A school opened in 1853 next to the church with two schoolmistresses and a pupil teacher for 70 infants and 40 older children. To this day, St Mary Magdalen’s Church Roman Catholic Church retains close links with St Mary Magdalen’s Roman Catholic Primary School sited on the far side of the cemetery.

The cemetery came into use in 1853. Of the hundreds of people buried there, the most celebrated is Sir Richard Burton, the soldier, linguist, explorer and translator of The Arabian Nights who was buried there in 1890 in a mausoleum shaped liked an Arab tent where he lies next to his wife Isabel. The graveyard is a place of pilgrimage for Burton’s followers to this day and in 2008 actor Rupert Everett visited the site to film scenes for his Burton documentary.

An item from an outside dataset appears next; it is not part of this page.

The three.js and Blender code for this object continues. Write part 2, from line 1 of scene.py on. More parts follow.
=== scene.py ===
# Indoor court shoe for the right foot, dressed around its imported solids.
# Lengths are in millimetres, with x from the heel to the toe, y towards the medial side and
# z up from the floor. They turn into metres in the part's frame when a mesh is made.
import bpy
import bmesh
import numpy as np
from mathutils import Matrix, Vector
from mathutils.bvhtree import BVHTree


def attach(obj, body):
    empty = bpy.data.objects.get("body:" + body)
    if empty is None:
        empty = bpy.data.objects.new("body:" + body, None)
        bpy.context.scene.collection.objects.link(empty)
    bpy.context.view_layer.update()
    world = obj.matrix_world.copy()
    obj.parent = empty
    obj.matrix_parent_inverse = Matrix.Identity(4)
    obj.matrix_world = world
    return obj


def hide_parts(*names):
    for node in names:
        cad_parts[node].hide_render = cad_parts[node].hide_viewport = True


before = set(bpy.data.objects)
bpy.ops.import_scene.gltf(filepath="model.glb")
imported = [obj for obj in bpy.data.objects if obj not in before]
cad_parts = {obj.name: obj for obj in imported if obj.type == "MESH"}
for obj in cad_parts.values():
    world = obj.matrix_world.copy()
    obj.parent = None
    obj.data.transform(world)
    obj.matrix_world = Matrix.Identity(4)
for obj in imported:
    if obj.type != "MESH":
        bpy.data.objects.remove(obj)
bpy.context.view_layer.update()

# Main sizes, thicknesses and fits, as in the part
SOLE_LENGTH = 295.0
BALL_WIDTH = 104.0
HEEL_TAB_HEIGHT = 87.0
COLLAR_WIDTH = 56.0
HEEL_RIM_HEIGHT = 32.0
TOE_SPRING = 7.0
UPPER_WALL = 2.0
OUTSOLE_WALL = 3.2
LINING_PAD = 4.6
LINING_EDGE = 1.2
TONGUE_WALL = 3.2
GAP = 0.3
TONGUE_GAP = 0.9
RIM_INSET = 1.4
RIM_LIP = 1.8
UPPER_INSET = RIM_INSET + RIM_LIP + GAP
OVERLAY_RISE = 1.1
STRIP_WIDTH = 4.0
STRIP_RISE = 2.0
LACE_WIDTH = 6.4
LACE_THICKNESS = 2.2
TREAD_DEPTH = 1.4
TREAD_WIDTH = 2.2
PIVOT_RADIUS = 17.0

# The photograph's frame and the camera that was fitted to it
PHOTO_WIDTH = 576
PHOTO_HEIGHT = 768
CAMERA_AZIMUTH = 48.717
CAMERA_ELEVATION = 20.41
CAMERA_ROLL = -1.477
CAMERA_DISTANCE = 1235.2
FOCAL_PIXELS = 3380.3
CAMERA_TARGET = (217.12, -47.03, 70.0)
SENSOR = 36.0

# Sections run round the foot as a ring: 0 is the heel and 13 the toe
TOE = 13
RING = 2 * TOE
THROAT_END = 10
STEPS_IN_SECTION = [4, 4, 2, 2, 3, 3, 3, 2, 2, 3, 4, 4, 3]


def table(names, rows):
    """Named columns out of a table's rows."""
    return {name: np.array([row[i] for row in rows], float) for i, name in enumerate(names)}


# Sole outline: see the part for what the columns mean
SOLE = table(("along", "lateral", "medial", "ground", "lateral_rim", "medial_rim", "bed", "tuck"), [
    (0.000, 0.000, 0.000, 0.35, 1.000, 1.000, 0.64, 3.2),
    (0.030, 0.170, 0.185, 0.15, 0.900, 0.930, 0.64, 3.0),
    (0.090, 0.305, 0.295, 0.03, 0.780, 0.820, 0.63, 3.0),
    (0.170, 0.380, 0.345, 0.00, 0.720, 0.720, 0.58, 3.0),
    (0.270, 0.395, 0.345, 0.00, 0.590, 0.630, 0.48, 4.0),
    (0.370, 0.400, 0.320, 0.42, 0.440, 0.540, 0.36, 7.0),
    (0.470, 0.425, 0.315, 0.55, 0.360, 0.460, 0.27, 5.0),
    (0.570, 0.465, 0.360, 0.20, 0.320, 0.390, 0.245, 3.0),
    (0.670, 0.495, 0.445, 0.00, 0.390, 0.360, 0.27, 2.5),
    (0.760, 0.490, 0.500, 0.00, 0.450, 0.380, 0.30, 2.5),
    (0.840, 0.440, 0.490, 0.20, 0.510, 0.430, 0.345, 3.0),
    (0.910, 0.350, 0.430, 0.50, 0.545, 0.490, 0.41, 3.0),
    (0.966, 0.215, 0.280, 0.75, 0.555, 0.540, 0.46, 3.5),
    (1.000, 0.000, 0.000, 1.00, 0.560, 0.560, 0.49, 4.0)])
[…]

A regular group of visitors to St Mary Magdalen’s Church and cemetery are Ghanaian Catholics who come annually for a Mass to honour Sir John Marshall who is buried there. When he was chief magistrate of what was then known as the Gold Coast in the mid-19th century he invited French priests to found the first Roman Catholic church in the area. In 1959 a delegation from Ghana visited the church on the centenary of his death, saying he was to the Ghanaians what St Augustine was to the English.